While I have the top end off, should I shoot any kind of oil into the crank bearings / rod bearing?

update: I reassembled the carb and using a fuel line on it I can neither blow or suck air through it. Does this mean the check valve is stuck?
No, that’s normal.

An assembled carb should hold at least 15psi of pressure. It’s called “pop-off” pressure, which refers to the opening of the needle on the seal.

The check valve is simply a flapper that sits in the nozzle.
 
No, that’s normal.

An assembled carb should hold at least 15psi of pressure. It’s called “pop-off” pressure, which refers to the opening of the needle on the seal.

The check valve is simply a flapper that sits in the nozzle.

Thanks for the details! Hopefully it’s all set up now. I’ll Pressure test the carb too before putting it back on. All the parts will be here Wednesday. I’ll do another vac and pressure test after it’s together then see if she fires!

And you’re right....carbs have always been little voodoo machines. Ha!
 
I ended up ordering the an 036 kit. Doing it somewhat on a budget since it’s for a friend and won’t be used regularly.

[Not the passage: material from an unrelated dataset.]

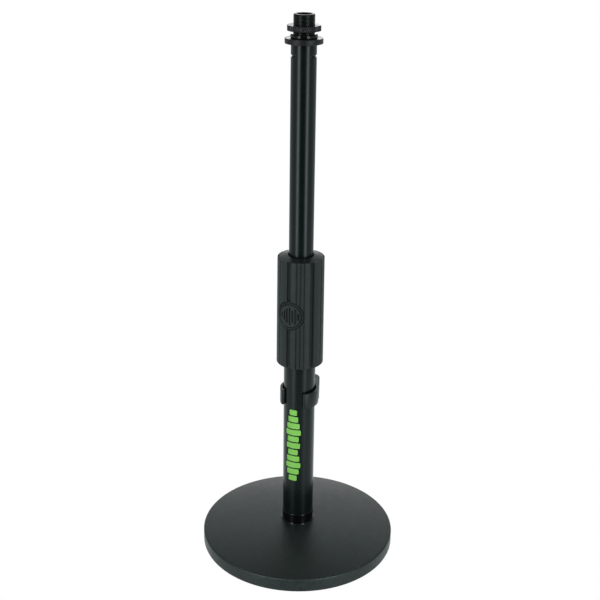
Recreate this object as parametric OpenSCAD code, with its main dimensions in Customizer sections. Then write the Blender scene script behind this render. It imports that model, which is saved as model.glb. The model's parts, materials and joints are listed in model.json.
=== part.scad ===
// Desktop microphone stand: a weighted round base, a two-stage tube locked by a twist
// clutch, and a 5/8 in - 27 stud with a knurled lock ring on top.
// Millimetres, +Z up, origin at the centre of the footprint. The front faces -Y.
// The stand is drawn at full height with the clutch locked.
// Threads are drawn as plain cylinders at their major radius.

/* [Base] */
// Diameter of the base plate
base_d = 160; // [140:1:200]
// Height of the rim above the table
rim_h = 12.1; // [10:0.1:14]
// Height of the crown, where the tube stands
crown_h = 20.2; // [18:0.1:24]
// Radius of the rounded upper edge of the rim
rim_round = 1.5; // [0.5:0.1:3]
// Thickness of the rubber ring under the plate
pad_t = 2.6; // [2:0.1:4]
// How far the rubber ring stands out under the plate
pad_proud = 0.8; // [0.4:0.1:1.5]
// Nominal diameter of the bolt through the plate
bolt_d = 8; // [6:1:10]

/* [Tubes] */
// Outside diameter of the lower tube (1 in)
outer_d = 25.4; // [25.4]
// Wall of the lower tube
outer_wall = 1.5; // [1.2:0.1:1.8]
// Outside diameter of the upper tube (3/4 in)
inner_d = 19.05; // [19.05]
// Wall of the upper tube
inner_wall = 1.2; // [1:0.1:1.4]
// Height of the collar at the foot of the lower tube
foot_h = 8.7; // [6:0.1:12]
// Height of the upper tube's top end at full height
tube_top = 418.9; // [380:0.1:440]
// Height of the staked dents below the upper tube's top end
stake_drop = 8.9; // [7:0.1:12]

/* [Twist clutch] */
// Height of the underside of the grip
grip_z = 166.6; // [160:0.1:175]
// Length of the grip
grip_h = 89.15; // [84:0.05:95]
// Diameter of the grip at its top end
grip_top_d = 36.9; // [36:0.1:39]
// Diameter of the grip at its bottom end
grip_bottom_d = 37.5; // [36:0.1:39]
// Depth of the six wide flutes
flute_depth = 2; // [0.6:0.1:2.2]
// Width of a wide flute, in degrees
flute_angle = 12; // [8:1:18]
// Depth of the narrow grooves
groove_depth = 0.8; // [0.3:0.05:1]
// Width of a narrow groove, in degrees
groove_angle = 2.4; // [1.5:0.1:4]
// Diameter of the hole in the cap
cap_hole_d = 20.3; // [20:0.1:22]
// How far the cap rises from its rim to its hole
cap_rise = 1.7; // [0:0.1:3]

/* [Top stud] */
// Major diameter of the thread (5/8 in)
thread_d = 15.875; // [15.875]
// Length of the thread above the boss
thread_len = 14.1; // [12:0.1:20]
// Diameter of the hole down the stud
stud_hole_d = 11; // [8:0.1:12]
// Diameter of the collar ring on the tube's end
collar_d = 28.2; // [24:0.1:32]
// Diameter of the knurled lock ring
lock_ring_d = 24.9; // [22:0.1:28]
// Height of the lock ring's underside above the boss
lock_ring_rise = 2.2; // [1:0.1:8]

/* [Cable clip] */
// Height of the clip's underside
clip_z = 130; // [128:1:150]
// Height of the clip
clip_h = 13; // [8:0.5:18]
// Radius of the clip's outer face
clip_r = 15.6; // [15:0.1:17]
// Wall of the clip
clip_wall = 1.9; // [1.4:0.1:1.9]
// Angle between the clip's tips, in degrees
clip_mouth = 85; // [60:1:95]
// Radius of the hole in the cable loop
loop_hole_r = 4.3; // [3.5:0.1:4.4]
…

I know I’ll need to get the muffler switched to an 036 style or spaced out and trim the top cover. Any recommendations on an 036 muffler or spacer for the current 034 muffler? Some of the mufflers I’ve seen say you still need a spacer so could use some advice on which one to order that will fit. Thanks!
 
working On getting it back together. Man these piston circlips are a pain! Any tips on installing without bending them? Tried grooved small tuning screwdriver, a slot in a pair of pliers, but nothing works.

Or...anyone in KC that has the tool and needs a cold beer?